Goal -
Which lines below fall between the one containing "cup_z = floor_z + earth_boss_h" and the one containing "point = shown.matrix_world"? Repeat them exactly, counting both of those lines, and add nothing else.
#####
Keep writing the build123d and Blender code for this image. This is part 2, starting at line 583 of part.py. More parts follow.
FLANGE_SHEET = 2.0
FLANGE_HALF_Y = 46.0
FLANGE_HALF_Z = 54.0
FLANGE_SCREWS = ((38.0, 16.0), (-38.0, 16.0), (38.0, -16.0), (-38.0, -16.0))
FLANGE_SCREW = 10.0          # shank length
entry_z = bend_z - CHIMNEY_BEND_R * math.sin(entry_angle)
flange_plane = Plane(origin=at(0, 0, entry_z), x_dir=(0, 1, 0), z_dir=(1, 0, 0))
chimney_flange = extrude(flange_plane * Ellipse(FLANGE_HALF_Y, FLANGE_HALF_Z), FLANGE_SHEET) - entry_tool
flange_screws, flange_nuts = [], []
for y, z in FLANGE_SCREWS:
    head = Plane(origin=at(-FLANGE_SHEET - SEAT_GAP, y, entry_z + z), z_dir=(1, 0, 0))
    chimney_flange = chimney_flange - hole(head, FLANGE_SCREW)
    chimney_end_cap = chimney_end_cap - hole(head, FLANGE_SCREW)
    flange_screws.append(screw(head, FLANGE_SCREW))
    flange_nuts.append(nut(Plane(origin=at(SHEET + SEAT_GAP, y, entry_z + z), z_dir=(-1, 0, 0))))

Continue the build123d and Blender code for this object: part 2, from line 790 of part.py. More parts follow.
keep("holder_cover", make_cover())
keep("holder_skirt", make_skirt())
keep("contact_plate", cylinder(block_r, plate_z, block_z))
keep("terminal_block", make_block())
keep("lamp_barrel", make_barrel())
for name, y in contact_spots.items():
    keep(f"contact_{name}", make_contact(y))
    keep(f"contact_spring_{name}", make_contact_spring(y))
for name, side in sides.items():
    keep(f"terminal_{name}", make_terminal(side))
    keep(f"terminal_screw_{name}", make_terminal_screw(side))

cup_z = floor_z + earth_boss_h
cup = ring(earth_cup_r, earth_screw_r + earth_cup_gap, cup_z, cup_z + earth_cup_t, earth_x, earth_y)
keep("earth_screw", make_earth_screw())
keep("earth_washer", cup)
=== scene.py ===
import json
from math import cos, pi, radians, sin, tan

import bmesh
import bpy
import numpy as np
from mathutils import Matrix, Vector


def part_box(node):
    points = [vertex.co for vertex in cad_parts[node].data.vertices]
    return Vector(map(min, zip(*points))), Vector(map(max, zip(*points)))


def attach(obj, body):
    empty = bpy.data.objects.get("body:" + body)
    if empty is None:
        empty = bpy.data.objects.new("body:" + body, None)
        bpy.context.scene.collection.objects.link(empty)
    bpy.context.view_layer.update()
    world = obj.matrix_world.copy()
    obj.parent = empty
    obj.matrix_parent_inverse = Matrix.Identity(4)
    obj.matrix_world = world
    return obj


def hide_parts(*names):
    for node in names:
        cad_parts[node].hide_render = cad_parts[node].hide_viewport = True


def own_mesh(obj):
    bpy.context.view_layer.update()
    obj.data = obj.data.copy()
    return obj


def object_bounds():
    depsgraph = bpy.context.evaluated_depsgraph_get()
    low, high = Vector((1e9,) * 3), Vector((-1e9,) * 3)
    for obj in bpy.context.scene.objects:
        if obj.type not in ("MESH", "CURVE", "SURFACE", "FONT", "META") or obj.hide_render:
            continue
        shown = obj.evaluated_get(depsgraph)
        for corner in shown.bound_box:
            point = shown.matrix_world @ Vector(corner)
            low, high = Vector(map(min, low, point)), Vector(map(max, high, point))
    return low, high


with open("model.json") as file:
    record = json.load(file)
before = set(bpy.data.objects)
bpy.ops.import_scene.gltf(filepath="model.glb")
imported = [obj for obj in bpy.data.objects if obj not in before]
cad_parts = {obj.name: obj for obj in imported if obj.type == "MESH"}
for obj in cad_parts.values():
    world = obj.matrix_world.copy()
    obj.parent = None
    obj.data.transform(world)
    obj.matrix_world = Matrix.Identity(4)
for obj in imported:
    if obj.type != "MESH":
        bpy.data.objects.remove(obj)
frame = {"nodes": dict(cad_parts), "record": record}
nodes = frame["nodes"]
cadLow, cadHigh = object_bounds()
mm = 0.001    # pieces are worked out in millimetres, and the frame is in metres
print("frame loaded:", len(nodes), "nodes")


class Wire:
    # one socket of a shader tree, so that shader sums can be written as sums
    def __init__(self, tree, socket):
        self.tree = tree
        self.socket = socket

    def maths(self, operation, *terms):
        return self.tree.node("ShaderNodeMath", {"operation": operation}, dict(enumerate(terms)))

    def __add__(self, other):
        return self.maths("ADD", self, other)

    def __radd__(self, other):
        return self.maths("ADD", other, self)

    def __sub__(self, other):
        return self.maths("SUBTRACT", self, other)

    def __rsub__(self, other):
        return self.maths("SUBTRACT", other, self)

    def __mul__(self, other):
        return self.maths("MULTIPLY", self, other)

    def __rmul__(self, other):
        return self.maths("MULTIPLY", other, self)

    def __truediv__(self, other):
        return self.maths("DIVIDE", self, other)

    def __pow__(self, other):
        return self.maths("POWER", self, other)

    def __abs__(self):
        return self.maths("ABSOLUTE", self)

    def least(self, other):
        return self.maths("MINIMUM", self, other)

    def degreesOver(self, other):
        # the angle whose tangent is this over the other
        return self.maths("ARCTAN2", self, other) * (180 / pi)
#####
Task answer -
cup_z = floor_z + earth_boss_h
cup = ring(earth_cup_r, earth_screw_r + earth_cup_gap, cup_z, cup_z + earth_cup_t, earth_x, earth_y)
keep("earth_screw", make_earth_screw())
keep("earth_washer", cup)
=== scene.py ===
import json
from math import cos, pi, radians, sin, tan

import bmesh
import bpy
import numpy as np
from mathutils import Matrix, Vector


def part_box(node):
    points = [vertex.co for vertex in cad_parts[node].data.vertices]
    return Vector(map(min, zip(*points))), Vector(map(max, zip(*points)))


def attach(obj, body):
    empty = bpy.data.objects.get("body:" + body)
    if empty is None:
        empty = bpy.data.objects.new("body:" + body, None)
        bpy.context.scene.collection.objects.link(empty)
    bpy.context.view_layer.update()
    world = obj.matrix_world.copy()
    obj.parent = empty
    obj.matrix_parent_inverse = Matrix.Identity(4)
    obj.matrix_world = world
    return obj


def hide_parts(*names):
    for node in names:
        cad_parts[node].hide_render = cad_parts[node].hide_viewport = True


def own_mesh(obj):
    bpy.context.view_layer.update()
    obj.data = obj.data.copy()
    return obj


def object_bounds():
    depsgraph = bpy.context.evaluated_depsgraph_get()
    low, high = Vector((1e9,) * 3), Vector((-1e9,) * 3)
    for obj in bpy.context.scene.objects:
        if obj.type not in ("MESH", "CURVE", "SURFACE", "FONT", "META") or obj.hide_render:
            continue
        shown = obj.evaluated_get(depsgraph)
        for corner in shown.bound_box:
            point = shown.matrix_world @ Vector(corner)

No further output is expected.